The amendment increased the second mandatory notification threshold from Ft500 million (approximately €1.6 million) to Ft1 billion (approximately €3.2 million), while maintaining the first mandatory threshold of the combined turnover of the undertakings concerned (Ft15 billion, approximately €48 million). However, the amendment also introduced a new, lower voluntary notification threshold of Ft5 billion (approximately €16 million).
Voluntary notification threshold
The legislature imposed a condition for using the voluntary notification threshold: the HCA must be notified if a transaction could significantly restrict competition (ie, if it is unclear whether the transaction will not significantly restrict competition on the relevant market, particularly by creating or strengthening a dominant position). Although the increased mandatory threshold has reduced the number of notifiable mergers, the respective surplus resources seem to have been immediately allocated to investigative tasks. Should parties decide not to submit a voluntary filing when meeting the voluntary notification threshold, the HCA can:
- initiate an investigation on its own accord within six months; and
- undertake a fully fledged merger control proceeding, if necessary.(1)

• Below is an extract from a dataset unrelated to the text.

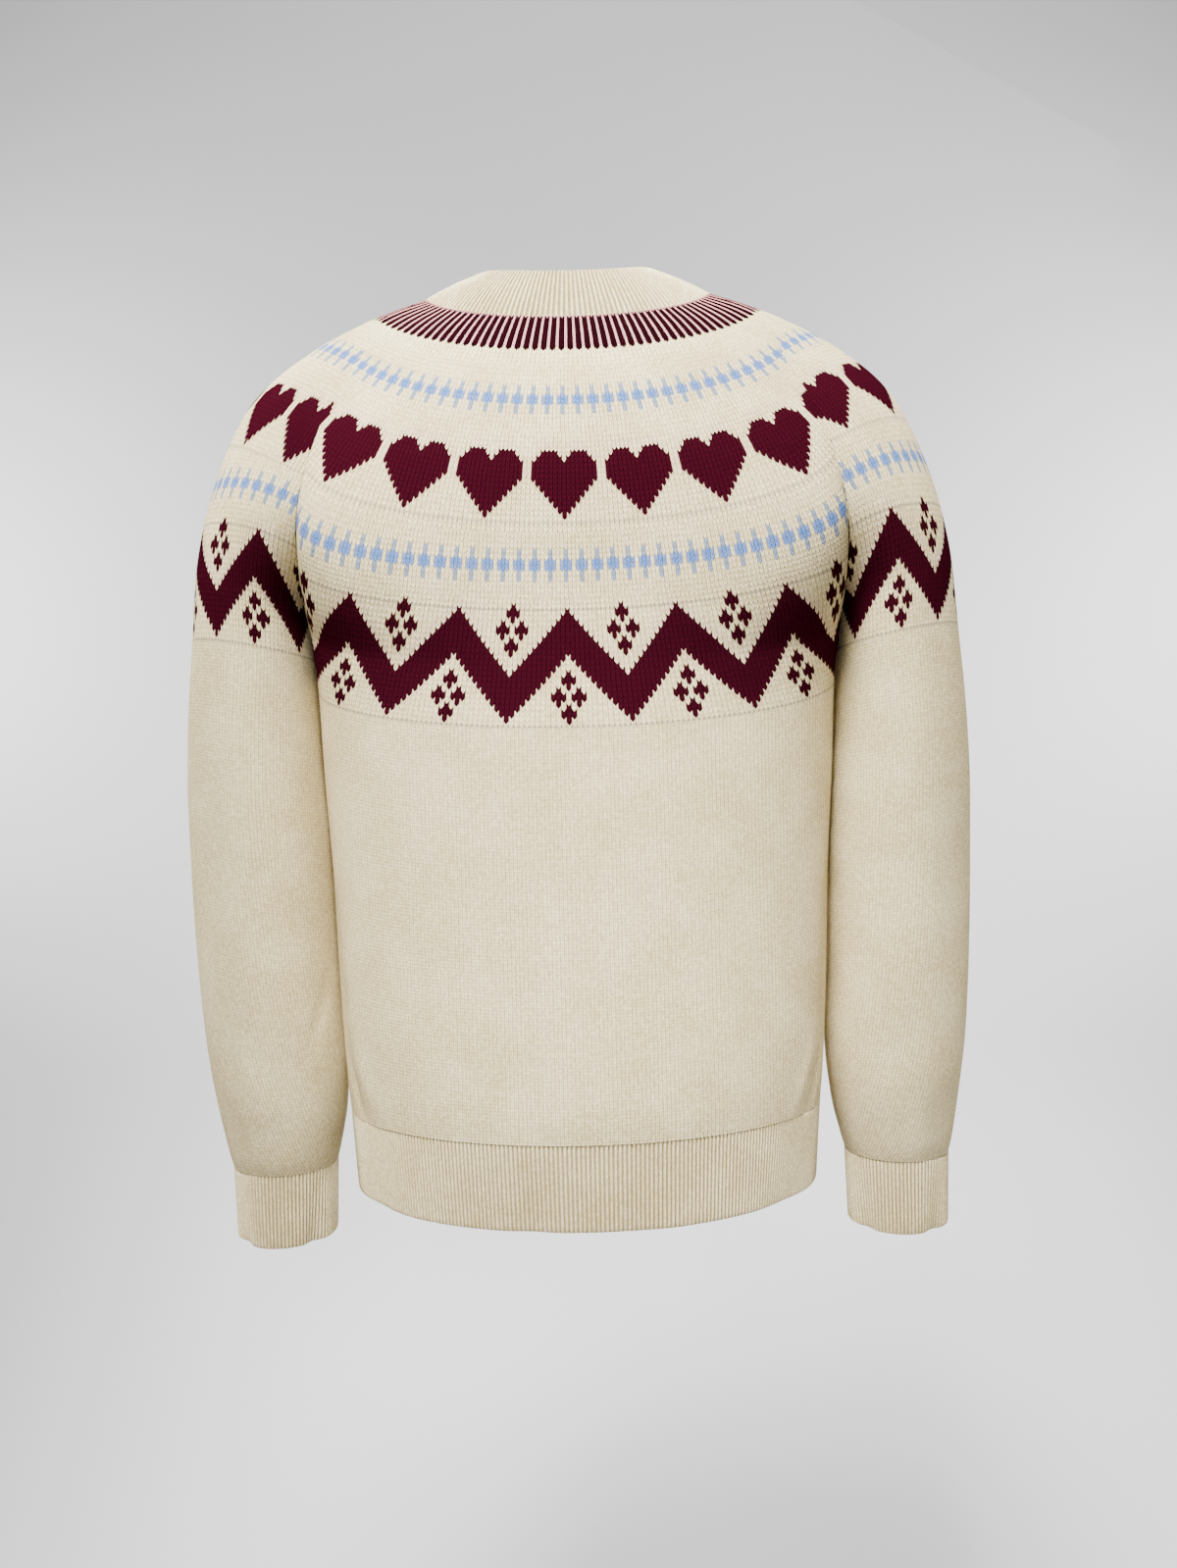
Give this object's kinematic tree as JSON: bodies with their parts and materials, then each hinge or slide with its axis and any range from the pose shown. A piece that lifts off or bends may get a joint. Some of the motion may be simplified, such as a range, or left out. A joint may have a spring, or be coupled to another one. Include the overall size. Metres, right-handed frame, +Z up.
{
  "type": "crewneck sweater",
  "caption": "Long-sleeved raglan crewneck sweater with ribbed neckband, hem and cuffs, filled out as when worn.",
  "frame": {"origin": "middle of the neck opening at the height of the shoulders, where the wearer holds the garment up", "axes": "+Z up, +Y out of the front of the garment, +X towards the wearer's right"},
  "size_m": [0.565, 0.245, 0.6949],
  "materials": {
    "panel_knit": "matt plain knit with a patterned yoke in dark red and light blue on cream",
    "rib_knit": "matt one by one rib"
  },
  "bodies": {
    "root": {"back_panel": "panel_knit", "front_panel": "panel_knit", "sleeve_left": "panel_knit", "sleeve_right": "panel_knit", "neckband": "rib_knit", "hem_rib_back": "rib_knit", "hem_rib_front": "rib_knit", "cuff_left": "rib_knit", "cuff_right": "rib_knit"}
  },
  "joints": []
}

The HCA recently announced that it has commenced its first such ex officio merger control investigation, with the involvement of two telecoms companies. The acquirer, DIGI, is a television, internet and phone services provider and a significant player on the Hungarian market, while the target, Greencom, is a smaller regional player. DIGI took over Greencom's entire telecoms system and client list for 20 Hungarian towns. Although the relevant net turnover was above the voluntary notification threshold, the parties decided not to notify the HCA – a step that many market players would have been inclined to take. The HCA was notified of the transaction following a complaint by a private individual. It decided to initiate an investigation, as the transaction could significantly restrict competition in one of the towns affected by the takeover.
If only the voluntary notification threshold is met, the transaction may be implemented without or before notification. Such action will not entail a breach of the standstill obligation, which applies only where the obligatory merger control thresholds are met. Therefore, the parties will not face a potential fine. Nonetheless, the HCA will examine the potential restriction of competition and may – in the most severe scenario – order a divestment.
This ongoing case is another example of the proactive nature of the HCA and Hungarian consumers. Consumer complaints – if well founded – are often taken seriously by the Hungarian watchdog. The above case demonstrates that the voluntary notification option has been introduced as part of a well-designed framework to provide more investigative options to the HCA, which will not fail to use such powers and take action if a significant restriction of competition is likely. An in-depth assessment of the potential markets may be necessary for undertakings to be able to decide whether the voluntary notification is triggered. Voluntarily notifying and pre-filing (preliminary notification) before the HCA may gain significance in ensuring that a transaction over the voluntary notification threshold will not be the subject of an unexpected ex officio investigation.